Morissette was also active in the state Legislature where she lobbied for laws to help connect people to recovery services and to “dismantle systems that oppress marginalized communities.” She was also a certified intentional peer support specialist and recovery coach at Spurwink Services in Portland.

“Kari shared her heart with everyone,” according to the announcement, posted at mainehomelessplanning.org. “From volunteering for the Maine Association of Recovery Residences and conducting focus groups to facilitating meetings for people who experienced sexual assault and trafficking, Kari was always the first to offer her time, her love and her wisdom.”

“We love Kari and we are shattered by her loss,” said Zoe Brokos, director of operations for the Church of Safe Injection. “We are grieving the loss of our beloved friend, a fierce advocate, and a respected leader in the recovery and harm reduction communities. Kari was one-of-a-kind. She was brave, compassionate, and visionary. She was unwavering in her commitment that people who use drugs should have safety, community and hope. Every single person Kari met was motivated by her love and positivity. That is the legacy she leaves with us. We dedicate our work to Kari’s memory and the statement she lived by: We learn, we grow and we keep it moving.”


In Lewiston, the safe needle exchange program kicked off Feb. 1 on Main Street.
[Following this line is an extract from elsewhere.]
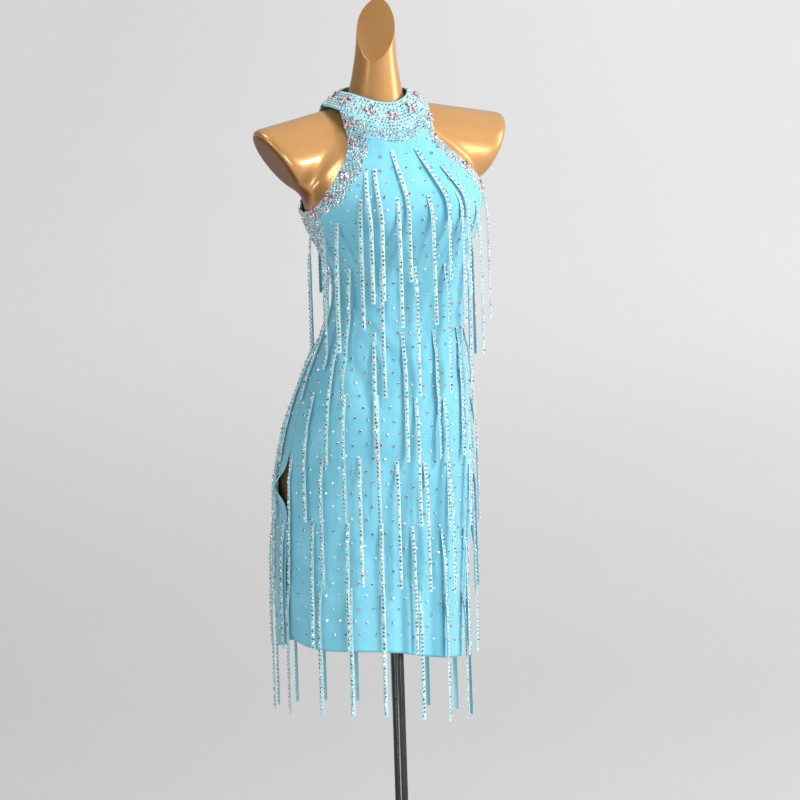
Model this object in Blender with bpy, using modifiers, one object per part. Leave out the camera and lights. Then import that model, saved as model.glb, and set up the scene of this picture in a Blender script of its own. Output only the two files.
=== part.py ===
"""Latin dance dress with eight tiers of fringe, on a limbless dress form and its stand.

Units are metres and +Z is up. The dress faces -Y, so its wearer's right side is at -X. The origin
is the middle of the underside of the base plate. The cloth is described around one upright axis:
each piece is a thin slab between two skins, whose points stand on the same spokes and levels, so
that pieces lying on each other never cross.
"""

import math

import bmesh
import bpy
import numpy as np

OBJECT_NAME = "latin_dance_dress"

# Heights of the dress
HEM_HEIGHT = 0.585
ARMHOLE_HEIGHT = 1.302
SLIT_TOP_HEIGHT = 0.903

# Cloth
CLOTH_THICKNESS = 0.0012
SEAM_GAP = 0.0003
CLOTH_CLEARANCE = 0.0030  # between the form and the inside of the cloth
SLIT_HALF_GAP = 0.0030  # each edge of the slit stands back this far at the hem
SEAM_RADIUS = 0.150  # about how far the side seams stand from the axis
PANEL_BLEND = 0.004

# The hip stands out to the wearer's right, so the skirt's rows rise towards that side.
HIP_TILT = 0.018
TILT_HEIGHTS = (0.950, 1.160)  # fully tilted below the first, level above the second

# Fringe: eight tiers of strips, each twice as long as the step between two tiers
TIER_COUNT = 8
TIER_STEP = 0.105
LEVELS_PER_TIER = 2
STRIP_LEVELS = 2 * LEVELS_PER_TIER
FRINGE_THICKNESS = 0.0010
FRINGE_GAP = 0.0005
BODICE_GAP = 0.0045  # under the top tier, where the cloth's own rows bend away from the level

# The upright axis that the cloth's spokes leave from
AXIS_X = -0.010
SPOKES_PER_HALF = 16
SUPERELLIPSE = 2.2

# Neckband: a stand collar around the neck, higher at the back, meeting itself at the centre back
NECK_X = -0.009
BAND_TOP = {"front": 1.475, "side": 1.492, "back": 1.495}
BAND_FOOT = {"front": 1.430, "side": 1.472, "back": 1.472}
BAND_TOP_RADIUS = {"front": 0.051, "side": 0.053, "back": 0.056}
BAND_FOOT_RADIUS = {"front": 0.071, "side": 0.087, "back": 0.078}
BAND_SEAM_TURN = 20.0  # degrees round from the side at which the panels' seam to the band starts

# Dress form
FORM_FOOT_HEIGHT = 0.660
NECK_CUT_HEIGHT = 1.545
NECK_CUT_TURN = math.radians(-38.0)
NECK_CUT_RISE = math.radians(35.0)

# Stand
BASE_RADIUS = 0.170
BASE_THICKNESS = 0.008
BASE_BEVEL = 0.002
HUB_RADIUS = 0.024
HUB_HEIGHT = 0.045
POLE_RADIUS = 0.0105
POLE_FOOT_HEIGHT = 0.0083
FLANGE_RADIUS = 0.045
FLANGE_THICKNESS = 0.006
SLEEVE_RADIUS = 0.017
SLEEVE_LENGTH = 0.050
FIT_GAP = 0.0003
ROUND_STEPS = 32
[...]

The group had been founded in 2018 by Jesse Harvey, a controversial figure who died of a drug overdose in 2020.

Flower arrangements displayed in used sharps containers line the windows of the Church of Safe Injection in Lewiston. Andree Kehn/Sun Journal

“We distribute safe supplies in hopes of stopping people from reusing and sharing supplies so that we can lower endocarditis rates, HIV and hepatitis C, and we distribute naloxone in hopes of lowering overdose rates,” Morissette said at that event.
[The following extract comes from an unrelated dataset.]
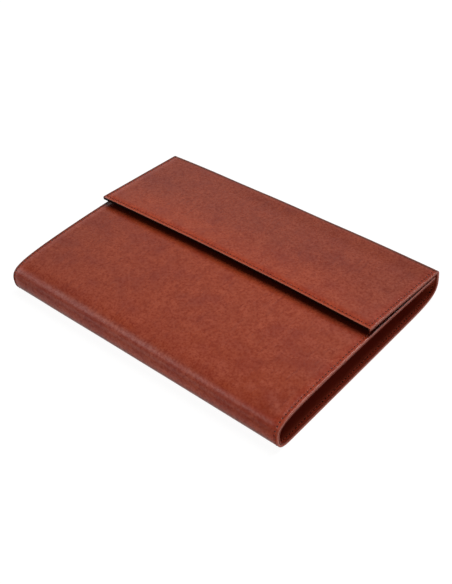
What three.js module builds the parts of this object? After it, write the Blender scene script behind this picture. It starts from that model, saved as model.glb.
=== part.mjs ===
// Leather document case: one leather cover rolled round a flat hollow, with a lining sewn inside it.
// X runs along the rolled front edge, Y from that edge back to the fold, Z up from the flat base.
// Lengths are in millimetres.

import * as THREE from 'three';

// Overall size
const caseLength = 330;
const caseDepth = 233;

// Leather
const coverThickness = 2.2;
const liningThickness = 1.4;
const glueLine = 0.3;

// Heights of the cover's outer face at the open ends
const panelHeight = 31.9;
const noseHeight = 14.5;
const foldHeight = 30.8;
const flapEdgeHeight = 39.9;
const heelHeight = 20;

// Depths of the parts of the section
const crownSetback = 73;
const toeReach = 16;
const heelReach = 53;
const flapDepth = 107.5;

// Inner radius of the fold at the back, and room round the front panel's tucked edge
const creaseRadius = 0.8;
const tuckClearance = 3;
const flapClearance = 0.6;

// The case is a little fuller half way along than at its open ends
const middleRise = 0.07;

// Steps in each bend of the section, and along the length
const bendSteps = 9;
const lengthSteps = 8;

// Handles of each bend, as shares of the run and the rise between its two ends
const bends = {
  tuck: { leaveRun: 0.31, leaveRise: 0.54, arriveRun: 0.36, arriveRise: 0 },
  nose: { leaveRun: 0.86, leaveRise: 0, arriveRun: 0, arriveRise: 0.89 },
  toe: { leaveRun: 0, leaveRise: 0.66, arriveRun: 0.8, arriveRise: 0 },
  heel: { leaveRun: 0.79, leaveRise: 0, arriveRun: 0, arriveRise: 0.87 },
};

const wall = coverThickness + glueLine + liningThickness;

// How much higher than at the open ends the section stands at a place along the length
function fullness(x) {
  const share = x / (caseLength / 2);
  return 1 + middleRise * (1 - share * share);
}

// The fold's centre, and the place where the straight flap leaves it
function foldGeometry(full) {
  const radius = wall + creaseRadius;
  const centre = new THREE.Vector2(caseDepth / 2 - radius, foldHeight * full - radius);
  const flapEdge = new THREE.Vector2(caseDepth / 2 - flapDepth, flapEdgeHeight * full);
  const toEdge = flapEdge.clone().sub(centre);
  const leaveAngle = toEdge.angle() - Math.acos(radius / toEdge.length());
  return { radius, centre, flapEdge, leaveAngle };
}

// Height of the flap's underside over a place in the depth
function flapUnderside(y, fold) {
  const outward = new THREE.Vector2(Math.cos(fold.leaveAngle), Math.sin(fold.leaveAngle));
  const reach = fold.radius - wall;
  return fold.centre.y + (reach - (y - fold.centre.x) * outward.x) / outward.y;
}

function addBend(path, to, bend) {
  const from = path.currentPoint;
  const run = to.x - from.x;
  const rise = to.y - from.y;
  path.bezierCurveTo(
    from.x + run * bend.leaveRun,
    from.y + rise * bend.leaveRise,
    to.x - run * bend.arriveRun,
    to.y - rise * bend.arriveRise,
    to.x,
    to.y,
  );
}

// The cover's outer face in one section, from the front panel's tucked edge, round the front,
// along the base, up the back and over the fold to the flap's front edge
function outerFace(full) {
  const front = -caseDepth / 2;
  const back = caseDepth / 2;
  const fold = foldGeometry(full);
  const tuckedY = back - wall - tuckClearance;
  const tuckedZ = flapUnderside(tuckedY, fold) - flapClearance;
  const path = new THREE.Path();
  path.moveTo(tuckedY, tuckedZ);
  addBend(path, new THREE.Vector2(front + crownSetback, panelHeight * full), bends.tuck);
  addBend(path, new THREE.Vector2(front, noseHeight * full), bends.nose);
  addBend(path, new THREE.Vector2(front + toeReach, 0), bends.toe);
  path.lineTo(back - heelReach, 0);
  addBend(path, new THREE.Vector2(back, heelHeight * full), bends.heel);
  path.lineTo(back, fold.centre.y);
  path.absarc(fold.centre.x, fold.centre.y, fold.radius, 0, fold.leaveAngle, false);
  path.lineTo(fold.flapEdge.x, fold.flapEdge.y);
  return path.getPoints(bendSteps);
}

// The same face moved square to itself towards the inside of the roll
function movedInward(points, distance) {
  return points.map((point, i) => {
    const before = point.clone().sub(points[Math.max(i - 1, 0)]).normalize();
    const after = points[Math.min(i + 1, points.length - 1)].clone().sub(point).normalize();
    const along = before.clone().add(after).normalize();
    const straightness = Math.max(along.dot(before), along.dot(after));
    const step = distance / straightness;
    return new THREE.Vector2(point.x - along.y * step, point.y + along.x * step);
  });
}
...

On social media more recently, Morissette had posted on Facebook May 5, the day before her death, to update friends on the resolution of a criminal case out of Florida. It’s an energetic and positive post and gives no indication that Morissette was experiencing physical or emotional distress.

Friends, co-workers and people who had been helped by Morissette also took to Facebook to express their thoughts on her passing. Those messages came from across the country.

“Our connection runs the gamut,” wrote one Florida woman, “from the mean streets of Miami to the beautiful journey in recovery. I hope and pray your spirit is finally and eternally at peace. Well done, thy good and faithful servant.”

“Please know you have always been a shining light for me,” wrote a woman in Schenectady, New York. “Ever since I relapsed, you have always answered the phone for me no matter what.”


Kari Morissette’s name is added to the Never Forget board at the Church of Safe Injection in Lewiston. Andree Kehn/Sun Journal

“You were such an amazing person, advocate, and prominent community member making strides for change in our community,” wrote a young woman in South Portland. “Thank you for everything you’ve done for me and for the community. You will be missed by many.”

“You have made a difference on this planet,” offered a woman on Prince Edward Island.

“I can’t believe this beautiful soul is gone,” wrote a woman in Biddeford.

“Kari, you did so many amazing, beautiful, revolutionary, and ground-breaking things while you graced this earth,” wrote a Portland man. “We will continue to do to the work now with you in our hearts and minds.”

In an unsigned notice from the Church of Safe Injection, organization leaders, too, vowed to keep up with the work to which Morissette had dedicated her life.

“There are not enough words to express this loss and the impact it will have on our hearts,” according to the notice, posted on Facebook May 7. “But know this, Kari would want us to keep working and that’s what we will do. In her honor and always in the ways she taught us: Deep, to the core love and unwavering respect.”

The group is planning a gathering to honor Morissette on Sunday, May 22, at the Eastern Promenade gazebo in Portland.

According to the announcement, Morissette is survived by a daughter, two sisters, a brother and a father, “plus so many people who loved her exactly for who she was.”